Written request>
Take the material below and write it all out again exactly.

— start Collected data —

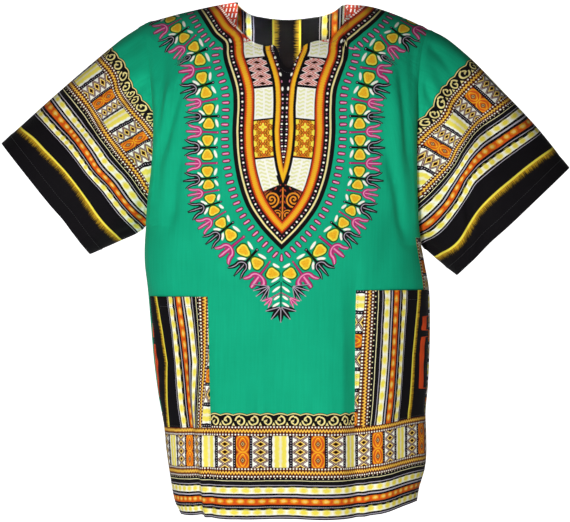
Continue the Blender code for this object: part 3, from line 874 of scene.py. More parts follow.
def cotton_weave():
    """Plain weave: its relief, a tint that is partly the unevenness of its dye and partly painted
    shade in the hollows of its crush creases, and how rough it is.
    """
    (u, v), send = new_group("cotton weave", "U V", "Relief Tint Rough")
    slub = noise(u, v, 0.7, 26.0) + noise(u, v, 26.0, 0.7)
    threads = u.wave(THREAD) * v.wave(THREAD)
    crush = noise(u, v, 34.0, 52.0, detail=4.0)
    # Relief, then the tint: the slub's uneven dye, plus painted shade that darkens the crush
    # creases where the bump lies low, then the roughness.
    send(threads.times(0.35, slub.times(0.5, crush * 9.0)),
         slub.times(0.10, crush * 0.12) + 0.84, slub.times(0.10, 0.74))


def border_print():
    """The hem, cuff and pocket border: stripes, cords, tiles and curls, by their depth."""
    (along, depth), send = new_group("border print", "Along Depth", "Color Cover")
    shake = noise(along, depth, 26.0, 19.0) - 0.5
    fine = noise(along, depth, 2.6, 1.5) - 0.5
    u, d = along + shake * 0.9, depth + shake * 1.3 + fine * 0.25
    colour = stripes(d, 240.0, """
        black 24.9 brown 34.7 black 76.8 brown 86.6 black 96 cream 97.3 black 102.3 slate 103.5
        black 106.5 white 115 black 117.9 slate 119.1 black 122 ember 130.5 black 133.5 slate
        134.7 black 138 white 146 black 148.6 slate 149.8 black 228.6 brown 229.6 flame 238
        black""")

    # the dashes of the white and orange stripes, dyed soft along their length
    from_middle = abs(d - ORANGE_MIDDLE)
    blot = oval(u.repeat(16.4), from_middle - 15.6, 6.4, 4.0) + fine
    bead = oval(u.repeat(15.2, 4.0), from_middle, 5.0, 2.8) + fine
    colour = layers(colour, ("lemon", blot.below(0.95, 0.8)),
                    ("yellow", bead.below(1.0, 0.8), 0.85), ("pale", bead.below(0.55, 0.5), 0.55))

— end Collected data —

Problem solution>
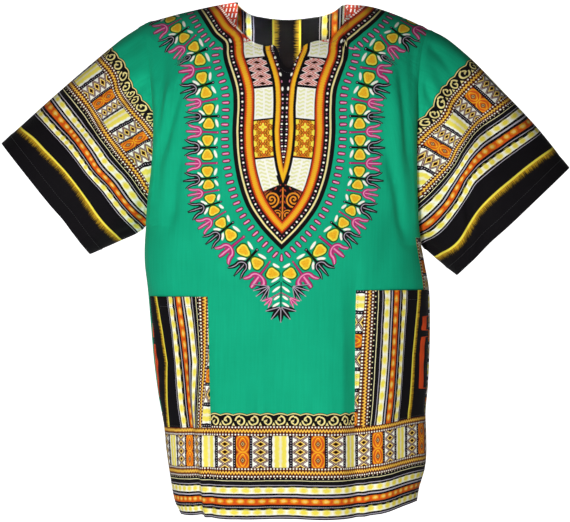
Continue the Blender code for this object: part 3, from line 874 of scene.py. More parts follow.
def cotton_weave():
    """Plain weave: its relief, a tint that is partly the unevenness of its dye and partly painted
    shade in the hollows of its crush creases, and how rough it is.
    """
    (u, v), send = new_group("cotton weave", "U V", "Relief Tint Rough")
    slub = noise(u, v, 0.7, 26.0) + noise(u, v, 26.0, 0.7)
    threads = u.wave(THREAD) * v.wave(THREAD)
    crush = noise(u, v, 34.0, 52.0, detail=4.0)
    # Relief, then the tint: the slub's uneven dye, plus painted shade that darkens the crush
    # creases where the bump lies low, then the roughness.
    send(threads.times(0.35, slub.times(0.5, crush * 9.0)),
         slub.times(0.10, crush * 0.12) + 0.84, slub.times(0.10, 0.74))


def border_print():
    """The hem, cuff and pocket border: stripes, cords, tiles and curls, by their depth."""
    (along, depth), send = new_group("border print", "Along Depth", "Color Cover")
    shake = noise(along, depth, 26.0, 19.0) - 0.5
    fine = noise(along, depth, 2.6, 1.5) - 0.5
    u, d = along + shake * 0.9, depth + shake * 1.3 + fine * 0.25
    colour = stripes(d, 240.0, """
        black 24.9 brown 34.7 black 76.8 brown 86.6 black 96 cream 97.3 black 102.3 slate 103.5
        black 106.5 white 115 black 117.9 slate 119.1 black 122 ember 130.5 black 133.5 slate
        134.7 black 138 white 146 black 148.6 slate 149.8 black 228.6 brown 229.6 flame 238
        black""")

    # the dashes of the white and orange stripes, dyed soft along their length
    from_middle = abs(d - ORANGE_MIDDLE)
    blot = oval(u.repeat(16.4), from_middle - 15.6, 6.4, 4.0) + fine
    bead = oval(u.repeat(15.2, 4.0), from_middle, 5.0, 2.8) + fine
    colour = layers(colour, ("lemon", blot.below(0.95, 0.8)),
                    ("yellow", bead.below(1.0, 0.8), 0.85), ("pale", bead.below(0.55, 0.5), 0.55))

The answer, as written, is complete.